At the front of the pack is the Mar. 24 2K film
restoration of director John M. Stahl’s 1946 film noir (ish) adaptation of the Ben Ames Williams’ 1944 novel, Leave Her
to Heaven. It is difficult to fully embrace the film
noir aspects when the film is in Technicolor and there’s a happy ending (20th
Century-Fox was “warned” on several times by the Production Code Administration
to be careful with the film adaptation of Williams’ novel).
This carping aside, Leave Her
to Heaven, starring Gene Tierney as the
manipulative Ellen received her only Best Actress nomination … yes, her only
Oscar nomination, which is shame when you consider her performances in such
films as Laura, The Shanghai Gesture, The Ghost and Mrs.
Muir, Whirlpool … seriously, only one
nomination. She almost didn’t get the
role, as both Ida Lupino and Tallulah Bankhead were mentioned in the trades at
the time as being considered.
The film is told in flashback as Richard (Cornel
Wilde) is released from prison after spending the last two years of his life
there. During the course of the movie
we will come to learn of his relationship with Ellen, with her sister, Ruth
(Jeanne Crain) and just how twisted and manipulative Ellen becomes in
controlling Richard … even to the point of murder and a frame-up so sinister
that it is both breathtaking and appalling in equal measures.
There is only one bonus nugget here, a newly
prepared video session with film critic Imogen Sara Smith (author of: “In
Lonely Places: Film Noir Beyond the City”).

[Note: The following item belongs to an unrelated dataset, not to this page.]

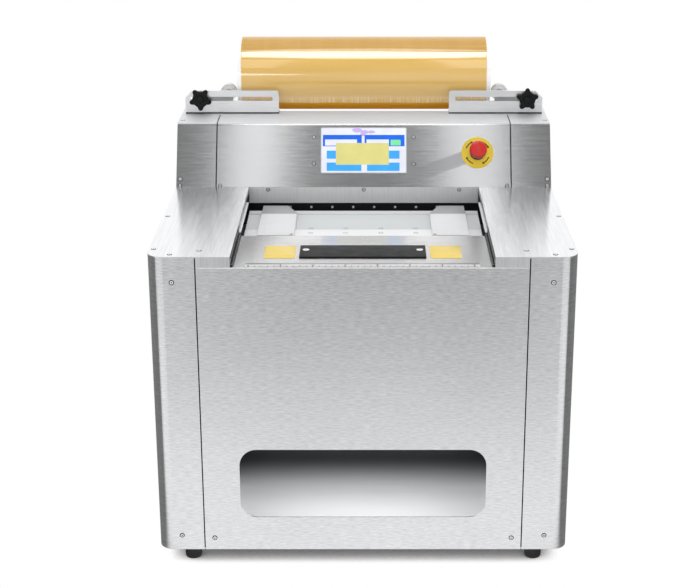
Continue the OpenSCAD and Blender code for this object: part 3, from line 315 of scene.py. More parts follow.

Also on the March 2020 release calendar from
Criterion are: Salesman (Mar.
10); Spike Lee’s Bamboozled (a
new 2K restoration on Mar. 17 … with commentary); The Cranes
are Flying (in Russian, Mar. 24 … with
vintage commentary from director Mikhail Kalatozov) and arriving on Mar. 31 are
both The Prince of Tides
(directed by and starring Barbra Streisand) and director James Whale’s 1936
film adaptation of the Jerome Kern and Oscar Hammerstein musical, Show Boat.